Portrait and biographical record of Genesee, Lapeer and Tuscola counties, Michigan

Biography of Hon. Joseph R. Moore of Lapeer Michigan

Hon. Joseph R. Moore, Judge of the Sixth Judicial Circuit, makes his home in Lapeer, and is esteemed as one of its most highly honored citizens. His native home was Commerce Township, Oakland County, where he was born November 3, 1845, being the son of Jacob J. and Hepsibeth (Gillett) Moore. The father is a native of Warren County, N. J., and the mother of Alleghany County, N.Y. The grandparents on both sides were among the early settlers of Macomb County, this State, where the parents of Judge Moore met and married. The father was among the first manufacturers of furniture and spinning wheels in Lapeer County and at that time lived in Dryden, but now he and his wife make their home on a farm in Oakland County. They reared a family of eight children, of whom our subject is fifth in order of age.

Jacob J. Moore removed from Dryden to Commerce Township, Oakland County, and engage in the manufacture of furniture on what was then considered a large scale, but some trouble in connection with the water power caused him to quit the business, and in the spring of 1857 he removed to Walled Lake and purchased a steam sawmill which he operated until 1885. In 1860 he bought the farm where he now lives and moved upon it, although he kept up the sawmill as long as timber could be found insufficient quantities to make it a paying business.

The boyhood days of our subject were spent in and about his father’s mill and from the time he was thirteen until he was nineteen years of age he spent but one winter in school, as his father needed his help. In September, 1865, he attended the fall term at Hillsdale College and then took charge of the district school of about seventy pupils at Moscow Plains, Hillsdale County. In which he gave great satisfaction. Returning to Hillsdale College for the spring term he prepared himself for further teaching and during the winter successfully undertook the care of what is known as the school at Rough and Ready Corners, in Wayne County. He continued attending in the spring and fall terms at the college and teaching during the winter until 1868. In 1879, he received from the college the degree of Bachelor of Arts. He had already read Blackstone’s Commentaries while working in the mill, and in the fall of 1868 he entered the law department at Ann Arbor for one year and then came to Lapeer and was admitted to the bar by Judge Josiah Turner.

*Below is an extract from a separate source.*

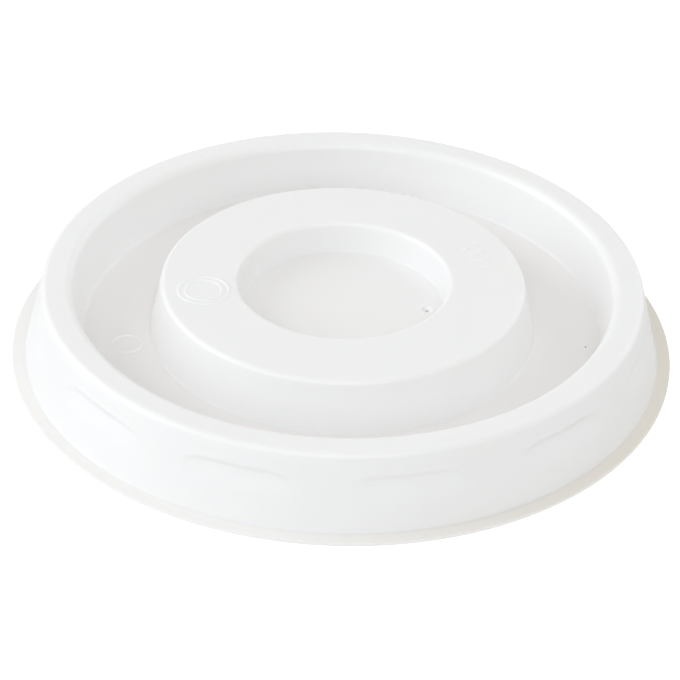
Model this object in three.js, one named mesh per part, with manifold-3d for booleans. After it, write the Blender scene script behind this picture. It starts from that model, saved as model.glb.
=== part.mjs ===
// Coffee cup lid: one thin-walled moulding that snaps over the rolled rim of a paper cup.
// Millimetres, +Z up. The origin is at the centre of the flange's underside, where the lid rests.
import * as THREE from "three";
import { mergeVertices } from "three/addons/utils/BufferGeometryUtils.js";
import Module from "manifold-3d";

const wasm = await Module();
wasm.setup();

// The cup that the lid fits, and the wall
const cupRimDiameter = 90;
const rimClearance = 0.2;
const wall = 0.45;

// Rim channel, which takes the cup's rolled rim from below
const overallHeight = 11.87;
const channelWidth = 4.05;
const channelDraft = 8.6;
const rimOuterBend = 0.5;
const rimInnerBend = 0.98;

// Skirt and the flange at its foot
const skirtFlare = 14.4;
const skirtFootBend = 0.4;
const flangeWidth = 2.14;

// Snap lugs, pressed inwards through the skirt to grip under the cup's roll
const lugCount = 12;
const lugArc = 20.7;
const lugPhase = 12.75;
const lugDepth = 0.6;
const lugTopBelowRim = 2.6;
const lugHeight = 2.7;
const lugShoulder = 0.3;
const lugEndDrop = 1;

// Moat between the rim and the raised centre
const moatHeight = 3.31;
const moatOuterBend = 0.6;

// Raised centre
const plateauDiameter = 55.1;
const plateauHeight = 11.35;
const plateauDraft = 12.1;
const plateauFootBend = 0.5;
const plateauEdgeBend = 0.35;

// Recess in the raised centre
const recessDiameter = 32.2;
const recessDepth = 5.09;
const recessDraft = 4.2;
const recessEdgeBend = 0.25;
const recessFootBend = 0.5;

// Steam vent: a small dish in the recess floor with a pierced hole
const ventOffset = 12.9;
const ventDishDiameter = 2.1;
const ventDishDepth = 0.5;
const ventHoleDiameter = 0.5;

// Drain pinhole in the moat floor, near its outer wall
const pinholeInset = 2.2;
const pinholeAzimuth = -7.6;
const pinholeDiameter = 0.5;

// Fineness of the facets
const stepsPerLugPitch = 6;
const bendStepAngle = 32;
const lugRows = 5;
const holeSides = 16;

const radians = THREE.MathUtils.degToRad;
const point = (radius, height) => new THREE.Vector2(radius, height);

// Radius of a drafted wall at a height, from a radius known at another height
const drafted = (radius, knownHeight, height, draft) => radius + (knownHeight - height) * Math.tan(radians(draft));

const channelOuterRadius = cupRimDiameter / 2 + rimClearance;
const rimRadius = channelOuterRadius + wall;
const rimInnerRadius = channelOuterRadius - channelWidth - wall;
const skirtAt = (height) => drafted(rimRadius, overallHeight - rimOuterBend - wall, height, skirtFlare);
const channelAt = (height) => drafted(rimInnerRadius, overallHeight - rimInnerBend - wall, height, -channelDraft);
const plateauFootRadius = drafted(plateauDiameter / 2, plateauHeight, moatHeight, plateauDraft);
const recessFloorHeight = plateauHeight - recessDepth;
const recessFloorRadius = drafted(recessDiameter / 2, plateauHeight, recessFloorHeight, -recessDraft);
const lugTop = overallHeight - lugTopBelowRim;
const lugBottom = lugTop - lugHeight;

// Corners of the upper surface, from the axis outwards. A bend is the radius on the inside of its corner.
const upperCorners = [
  { at: point(0, recessFloorHeight), bend: 0 },
  { at: point(recessFloorRadius, recessFloorHeight), bend: recessFootBend },
  { at: point(recessDiameter / 2, plateauHeight), bend: recessEdgeBend },
  { at: point(plateauDiameter / 2, plateauHeight), bend: plateauEdgeBend },
  { at: point(plateauFootRadius, moatHeight), bend: plateauFootBend },
  { at: point(channelAt(moatHeight), moatHeight), bend: moatOuterBend },
  { at: point(channelAt(overallHeight), overallHeight), bend: rimInnerBend },
  { at: point(skirtAt(overallHeight), overallHeight), bend: rimOuterBend },
  ...lugBandCorners(),
  { at: point(skirtAt(wall), wall), bend: skirtFootBend },
  { at: point(skirtAt(wall) + flangeWidth, wall), bend: 0 },
];

// Extra points down the skirt, which the snap lugs move
function lugBandCorners() {
  return Array.from({ length: lugRows + 1 }, (_, row) => {
    const height = lugTop - (lugHeight * row) / lugRows;
    return { at: point(skirtAt(height), height), bend: 0 };
  });
}

// Moves each corner by a distance to the right of the walk, so that the wall keeps its thickness
function offsetCorners(corners, distance) {
  const directions = corners.slice(1).map((corner, i) => corner.at.clone().sub(corners[i].at).normalize());
  return corners.map((corner, i) => {
    const before = directions[Math.max(i - 1, 0)];
    const after = directions[Math.min(i, directions.length - 1)];
    const mean = before.clone().add(after).normalize();
    const stretch = distance / mean.dot(after);
    return corner.at.clone().add(point(mean.y, -mean.x).multiplyScalar(stretch));
  });
}

// Walks one surface of the wall and rounds its corners, the outside of each bend one wall larger than its inside
function roundedPath(corners, distance) {
  const places = offsetCorners(corners, distance);
  return corners.flatMap(({ bend }, i) => {
    if (bend === 0) return [places[i]];
    const before = places[i].clone().sub(places[i - 1]).normalize();
    const after = places[i + 1].clone().sub(places[i]).normalize();
    const turn = Math.atan2(before.cross(after), before.dot(after));
    const insideIsHere = turn > 0 === (distance === 0);
    const radius = insideIsHere ? bend : bend + wall;
    const tangent = radius * Math.tan(Math.abs(turn) / 2);
    const side = point(-before.y, before.x).multiplyScalar(Math.sign(turn) * radius);
    const start = places[i].clone().addScaledVector(before, -tangent);
    const centre = start.clone().add(side);
    const steps = Math.max(2, Math.round(Math.abs(turn) / radians(bendStepAngle)));
    return Array.from({ length: steps + 1 }, (_, k) => start.clone().rotateAround(centre, (turn * k) / steps));
  });
}

// How far a point of the skirt is pressed in: a full-depth press with round ends, steep above and easing out below
function lugPress(azimuth, height) {
  const pitch = 360 / lugCount;
  const fromCentre = THREE.MathUtils.euclideanModulo(azimuth - lugPhase + pitch / 2, pitch) - pitch / 2;
  const across = Math.abs(fromCentre) / (lugArc / 2);
  const top = lugTop - lugEndDrop * across ** 2;
  const down = (top - height) / (top - lugBottom);
  if (across >= 1 || down <= 0 || down >= 1) return 0;
  const depth = down < lugShoulder
    ? Math.sin((Math.PI / 2) * (down / lugShoulder))
    : Math.cos((Math.PI / 2) * ((down - lugShoulder) / (1 - lugShoulder))) ** 2;
  return lugDepth * depth * (1 - across ** 4);
}

// Turns a closed geometry into a solid
function solidOf(geometry) {
  const bare = geometry.clone().deleteAttribute("normal").deleteAttribute("uv");
  const merged = mergeVertices(bare, 1e-4);
  const triVerts = new Uint32Array(merged.index.array);
  return new wasm.Manifold(new wasm.Mesh({ numProp: 3, vertProperties: merged.attributes.position.array, triVerts }));
}

// Turns a solid back into a geometry with flat facets
function geometryOf(solid) {
  const { vertProperties, triVerts } = solid.getMesh();
  const indexed = new THREE.BufferGeometry();
  indexed.setAttribute("position", new THREE.BufferAttribute(vertProperties, 3));
  indexed.setIndex(new THREE.BufferAttribute(triVerts, 1));
  const facets = indexed.toNonIndexed();
  facets.computeVertexNormals();
  return facets;
}

// Revolves a profile about +Z. Its points run with the material on their left.
function revolve(profile, segments, startAngle = 0) {
  return new THREE.LatheGeometry(profile, segments, startAngle).rotateX(Math.PI / 2);
}

// The formed sheet: one closed profile round the wall, with the lugs pressed into the skirt
function formedSheet() {
  const underside = roundedPath(upperCorners, wall);
  const upperSide = roundedPath(upperCorners, 0);
  const sheet = revolve([...underside, ...upperSide.reverse()], lugCount * stepsPerLugPitch, radians(lugPhase));
  const positions = sheet.getAttribute("position");
  const vertex = new THREE.Vector3();
  for (let i = 0; i < positions.count; i += 1) {
    vertex.fromBufferAttribute(positions, i);
    const radius = Math.hypot(vertex.x, vertex.y);
    if (radius < channelOuterRadius) continue;
    const azimuth = THREE.MathUtils.radToDeg(Math.atan2(vertex.y, vertex.x));
    const share = 1 - lugPress(azimuth, vertex.z) / radius;
    positions.setXY(i, vertex.x * share, vertex.y * share);
  }
  return solidOf(sheet);
}

// A cylinder along Z through the sheet at a height
function drill(diameter, height) {
  return new THREE.CylinderGeometry(diameter / 2, diameter / 2, 4 * wall, holeSides)
    .rotateX(Math.PI / 2)
    .translate(0, 0, height - wall / 2);
}

// The vent's dish: a ring of the same wall that sinks from the recess floor to the pierced hole
function ventDish() {
  const edge = ventDishDiameter / 2 + wall;
  const bottom = recessFloorHeight - ventDishDepth;
  const profile = [
    point(ventHoleDiameter / 2, bottom - wall),
    point(ventDishDiameter / 2, bottom - wall),
    point(edge, recessFloorHeight - wall),
    point(edge, recessFloorHeight),
    point(ventDishDiameter / 2, recessFloorHeight),
    point(ventDishDiameter / 2 - wall, bottom),
    point(ventHoleDiameter / 2, bottom),
  ];
  return revolve([...profile, profile[0]], holeSides);
}

function lidGeometry() {
  const dishOpening = drill(ventDishDiameter + wall, recessFloorHeight).translate(ventOffset, 0, 0);
  const dish = ventDish().translate(ventOffset, 0, 0);
  const pinhole = drill(pinholeDiameter, moatHeight)
    .translate(channelAt(moatHeight) - pinholeInset, 0, 0)
    .rotateZ(radians(pinholeAzimuth));
  const shell = formedSheet().subtract(solidOf(dishOpening)).add(solidOf(dish)).subtract(solidOf(pinhole));
  return geometryOf(shell);
}

const milkyPlastic = new THREE.MeshStandardMaterial({ color: 0xf1efeb, roughness: 0.32, metalness: 0 });

const lid = new THREE.Mesh(lidGeometry(), milkyPlastic);
lid.name = "lid";

const coffeeCupLid = new THREE.Group();
coffeeCupLid.add(lid);

export default coffeeCupLid;
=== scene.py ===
import math

import bpy
from mathutils import Matrix, Vector


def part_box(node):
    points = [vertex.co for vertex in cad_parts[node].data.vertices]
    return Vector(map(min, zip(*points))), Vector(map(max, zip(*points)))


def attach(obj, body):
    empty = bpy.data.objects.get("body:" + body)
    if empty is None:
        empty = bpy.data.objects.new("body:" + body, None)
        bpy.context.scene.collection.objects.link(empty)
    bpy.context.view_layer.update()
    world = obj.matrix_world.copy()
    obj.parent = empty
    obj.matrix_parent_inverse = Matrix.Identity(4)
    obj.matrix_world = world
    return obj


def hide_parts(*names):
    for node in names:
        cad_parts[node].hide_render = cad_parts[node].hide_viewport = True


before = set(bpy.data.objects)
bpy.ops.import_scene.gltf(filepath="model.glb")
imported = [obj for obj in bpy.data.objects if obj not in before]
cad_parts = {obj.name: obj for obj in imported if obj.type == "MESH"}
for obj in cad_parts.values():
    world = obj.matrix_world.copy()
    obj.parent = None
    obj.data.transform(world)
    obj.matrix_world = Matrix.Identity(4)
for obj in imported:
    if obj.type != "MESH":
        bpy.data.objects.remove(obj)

mm = 0.001
touching = 1e-6  # closer than this counts as the same place
scene = bpy.context.scene
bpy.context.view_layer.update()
lidLow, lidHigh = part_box("lid")
print("frame loaded")


# helpers

def selectOnly(piece):
    bpy.ops.object.select_all(action="DESELECT")
    piece.select_set(True)
    bpy.context.view_layer.objects.active = piece


def pick(piece, kind, test):
    # selects the vertices, edges or faces that pass the test, in edit mode
    bpy.ops.mesh.select_all(action="DESELECT")
    bpy.ops.mesh.select_mode(type=kind)
    bpy.ops.object.mode_set(mode="OBJECT")
    items = {"VERT": piece.data.vertices, "EDGE": piece.data.edges, "FACE": piece.data.polygons}[kind]
    for item in items:
        item.select = test(item)
    bpy.ops.object.mode_set(mode="EDIT")


def applyModifier(piece, name):
    selectOnly(piece)
    bpy.ops.object.modifier_apply(modifier=name)


def combine(piece, tool, operation):
    # boolean with a tool object, which is then thrown away
    step = piece.modifiers.new("combine", "BOOLEAN")
    step.operation = operation
    step.solver = "EXACT"
    step.object = tool
    applyModifier(piece, step.name)
    bpy.data.objects.remove(tool)


# camera, matched to the photo's ellipses

cameraSettings = {
    "distance": 357.6 * mm,
    "elevation": 33.88,
    "pan": 0.036,
    "roll": 1.616,
    "lens": 122.6,
    "sensor": 36.0,
    "clipStart": 10 * mm,
}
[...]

In 1870 Mr. Moore was elected Circuit Court Commissioner for Lapeer County, and two years later he received his election to the office of Prosecuting Attorney of the county and in the spring of 1874, he was made Major of Lapeer by the largest majority ever given a candidate for that office. In the fall of that year he was re-elected Prosecuting Attorney, which office he held until December 31, 1876. In the fall of 1876 Mr. Moore was nominated for State Senator but declined on account of professional duties but two years later was elected to that office, receiving seven thousand, three hundred and thirty-five votes, while J. M. Wattles, the Democratic candidate, received six thousand, two hundred and thirty and J.J. Watkins, the National candidate, received one thousand, one hundred and ninety-three.

After serving for one term as Senator he declined a renomination on account of his professional duties, in which he was been very successful. In 1888, he came within five votes of receiving the nomination for Congress by the Republican party in the Seventh Congressional District, and he was very prominently mentioned in connection with the Gubernatorial office in 1890, but steadfastly refused to allow his name to be used in that connection.

In the spring of 1888, our subject was elected Circuit Judge over Judge William W. Stickney who had served with great honor for six years. In 1884 he was one of the Presidential Electors at Large. In connection with Albert K. Smiley, and Prof. C. C. Painter, of New York, and Massachusetts respectively. Judge Moore was in 1891 made a commissioner to select lands for a permanent reservation for the Mission tribe of Indians in Southern California.

The Lapeer County Democrat of April 5, 1890, says: “The name of the Hon. J. B. Moore of Lapeer, is being urged as the proper one for Judge of the Supreme Court, a place recently made vacant by the death of Judge Campbell of Detroit. The bars of both Oakland and Lapeer Counties are using their best efforts for Mr. Moore’s appointment and there is no more able lawyer, competent jurist or suitable person for this high position than our esteemed and much respected fellow-townsman, Joseph B. Moore.”

We quote from the Detroit Journal of April 3, 1890: “The endorsements that come in behalf of Judge J. B. Moore of Lapeer, emanating as they do from both Democrats and Republican, are such as any man might feel proud of. Judge Moore is a learned man, an upright man, a jurist of decided power and a gentleman. If the selection should fall upon him it would receive the endorsement of Detroit.”

The domestic life of our subject began with his marriage, December 3, 1872, with Miss Ella L. Bently of Lapeer, daughter of Jasper and Julia (Barnard) Bentley, who was born in this country. No children have crowned this union, but the kindly feelings of the Judge and his noble wife are freely exercised for the good of others outside of their home.